» Stated exercise: Write each line out exactly, leaving none out.

» Data section:
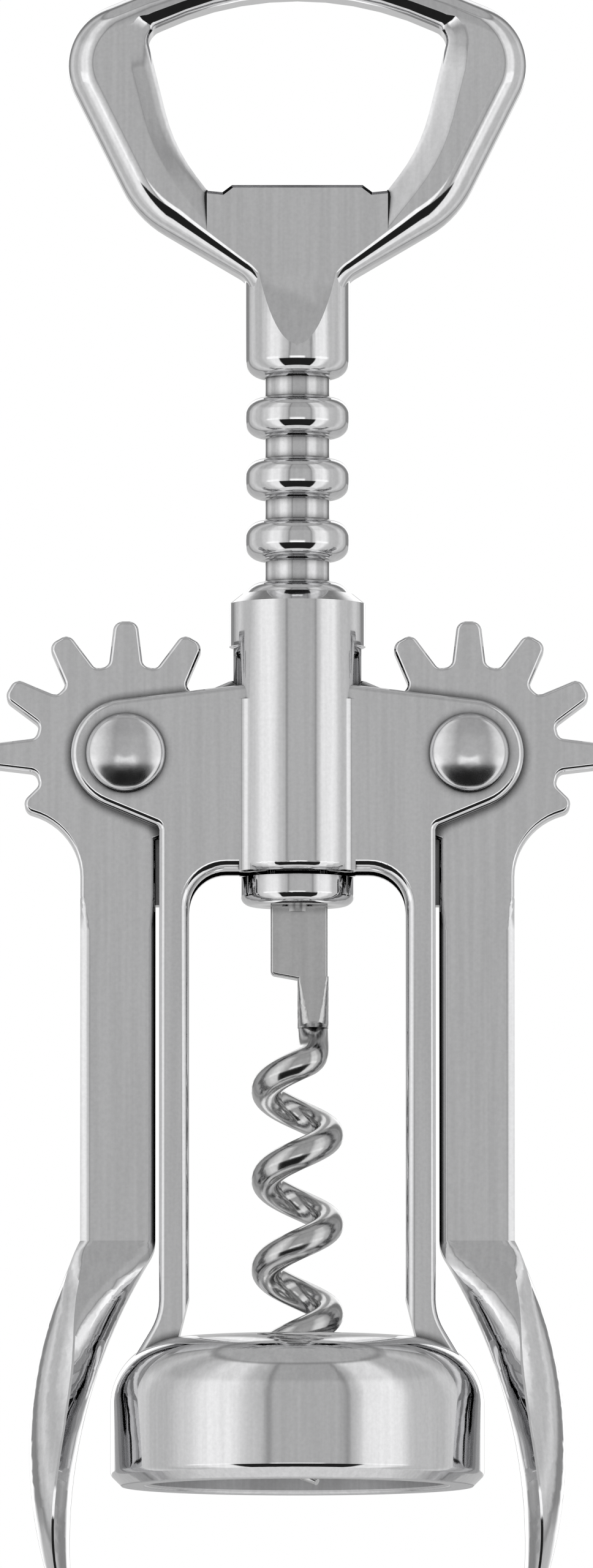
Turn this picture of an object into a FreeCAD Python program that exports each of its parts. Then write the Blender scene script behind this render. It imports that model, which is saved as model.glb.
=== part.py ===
import FreeCAD, Part
import math
import os

# Wing corkscrew, in millimetres. The origin is on the axis, in the plane of the bell's foot.
# +Z runs up towards the handle, +Y to the back and +X to the right wing.
V = FreeCAD.Vector

# Rack and pinions: one ring of the rod passes for each tooth of a wing
rack_pitch = 6.35
gear_teeth = 12
pivot_x = 17.6
pivot_z = 75.0
tip_radius = 13.8
root_radius = 9.4
tooth_tip_half = 1.2
tooth_root_half = 1.75
tooth_tip_round = 1.0
tooth_root_round = 0.8
last_tooth_angle = -30.0

# Rack rod: rings of revolution on a thinner core
ring_radius = 5.4
core_radius = 3.35
ring_half_height = 2.2
crown_round = 1.8
crown_flat = 0.25
rings_above_pivot = 6
rings_below_pivot = 2
rod_end_z = 62.6
neck_bottom_z = 114.0
neck_top_z = 124.2
neck_bottom_round = 2.0
neck_flat_bottom_z = 117.1
neck_flat_top_z = 125.0

# Casting: bell, legs, cheeks and barrel
casting_half_depth = 4.6
bell_radius = 19.15
bell_height = 15.15
bell_shoulder = 6.9
bell_foot_bevel = 1.15
mouth_radius = 15.4
mouth_bevel = 0.4
seat_z = 11.5
seat_round = 1.0
throat_radius = 11.0
leg_inner = 11.1
leg_outer = 14.15
leg_flare_z = 17.3
leg_flare_out = 3.05
leg_flare_round = 6.0
leg_root_z = 12.2
leg_toe_in = 1.8
leg_toe_z = 19.3
window_top_z = 63.0
window_round = 3.8
ear_radius = 5.6
ear_step_z = 67.5
cheek_slope = 7.0
outer_edge_round = 0.7
window_edge_round = 1.1
barrel_radius = 7.0
barrel_bottom_z = 62.9
barrel_top_z = 91.7
barrel_top_chamfer = 1.25
barrel_bottom_round = 0.9
flank_round = 1.6
slot_bottom_z = 58.9
slot_top_z = 86.3

# Wings
wing_half_thick = 2.25
hub_radius = 9.3
stem_inner = 14.55
stem_outer = 22.25
stem_inner_bevel = 1.0
stem_outer_bevel = 1.3
stem_bevel_depth = 0.45
stem_bevel_top_z = 60.5
stem_bevel_runout = 3.5
tooth_edge_round = 0.45
tongue_x = 13.2
tongue_half_thick = 1.5
tongue_bottom_z = 59.6
tongue_top_z = 68.5
crease_z = 25.1
shoulder_z = 67.6
shoulder_round = 6.8
last_tooth_cut_x = 28.9
last_tooth_cut_z = 69.5
last_tooth_cut_round = 1.0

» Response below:
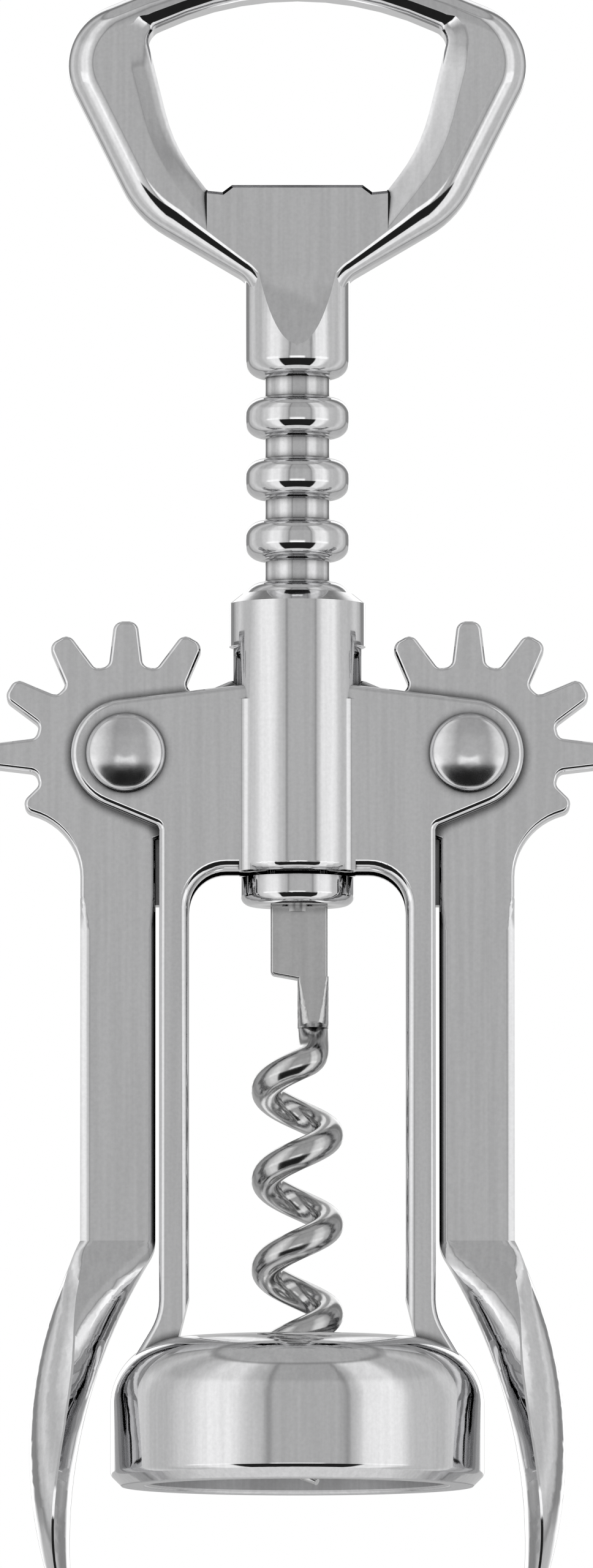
Turn this picture of an object into a FreeCAD Python program that exports each of its parts. Then write the Blender scene script behind this render. It imports that model, which is saved as model.glb.
=== part.py ===
import FreeCAD, Part
import math
import os

# Wing corkscrew, in millimetres. The origin is on the axis, in the plane of the bell's foot.
# +Z runs up towards the handle, +Y to the back and +X to the right wing.
V = FreeCAD.Vector

# Rack and pinions: one ring of the rod passes for each tooth of a wing
rack_pitch = 6.35
gear_teeth = 12
pivot_x = 17.6
pivot_z = 75.0
tip_radius = 13.8
root_radius = 9.4
tooth_tip_half = 1.2
tooth_root_half = 1.75
tooth_tip_round = 1.0
tooth_root_round = 0.8
last_tooth_angle = -30.0

# Rack rod: rings of revolution on a thinner core
ring_radius = 5.4
core_radius = 3.35
ring_half_height = 2.2
crown_round = 1.8
crown_flat = 0.25
rings_above_pivot = 6
rings_below_pivot = 2
rod_end_z = 62.6
neck_bottom_z = 114.0
neck_top_z = 124.2
neck_bottom_round = 2.0
neck_flat_bottom_z = 117.1
neck_flat_top_z = 125.0

# Casting: bell, legs, cheeks and barrel
casting_half_depth = 4.6
bell_radius = 19.15
bell_height = 15.15
bell_shoulder = 6.9
bell_foot_bevel = 1.15
mouth_radius = 15.4
mouth_bevel = 0.4
seat_z = 11.5
seat_round = 1.0
throat_radius = 11.0
leg_inner = 11.1
leg_outer = 14.15
leg_flare_z = 17.3
leg_flare_out = 3.05
leg_flare_round = 6.0
leg_root_z = 12.2
leg_toe_in = 1.8
leg_toe_z = 19.3
window_top_z = 63.0
window_round = 3.8
ear_radius = 5.6
ear_step_z = 67.5
cheek_slope = 7.0
outer_edge_round = 0.7
window_edge_round = 1.1
barrel_radius = 7.0
barrel_bottom_z = 62.9
barrel_top_z = 91.7
barrel_top_chamfer = 1.25
barrel_bottom_round = 0.9
flank_round = 1.6
slot_bottom_z = 58.9
slot_top_z = 86.3

# Wings
wing_half_thick = 2.25
hub_radius = 9.3
stem_inner = 14.55
stem_outer = 22.25
stem_inner_bevel = 1.0
stem_outer_bevel = 1.3
stem_bevel_depth = 0.45
stem_bevel_top_z = 60.5
stem_bevel_runout = 3.5
tooth_edge_round = 0.45
tongue_x = 13.2
tongue_half_thick = 1.5
tongue_bottom_z = 59.6
tongue_top_z = 68.5
crease_z = 25.1
shoulder_z = 67.6
shoulder_round = 6.8
last_tooth_cut_x = 28.9
last_tooth_cut_z = 69.5
last_tooth_cut_round = 1.0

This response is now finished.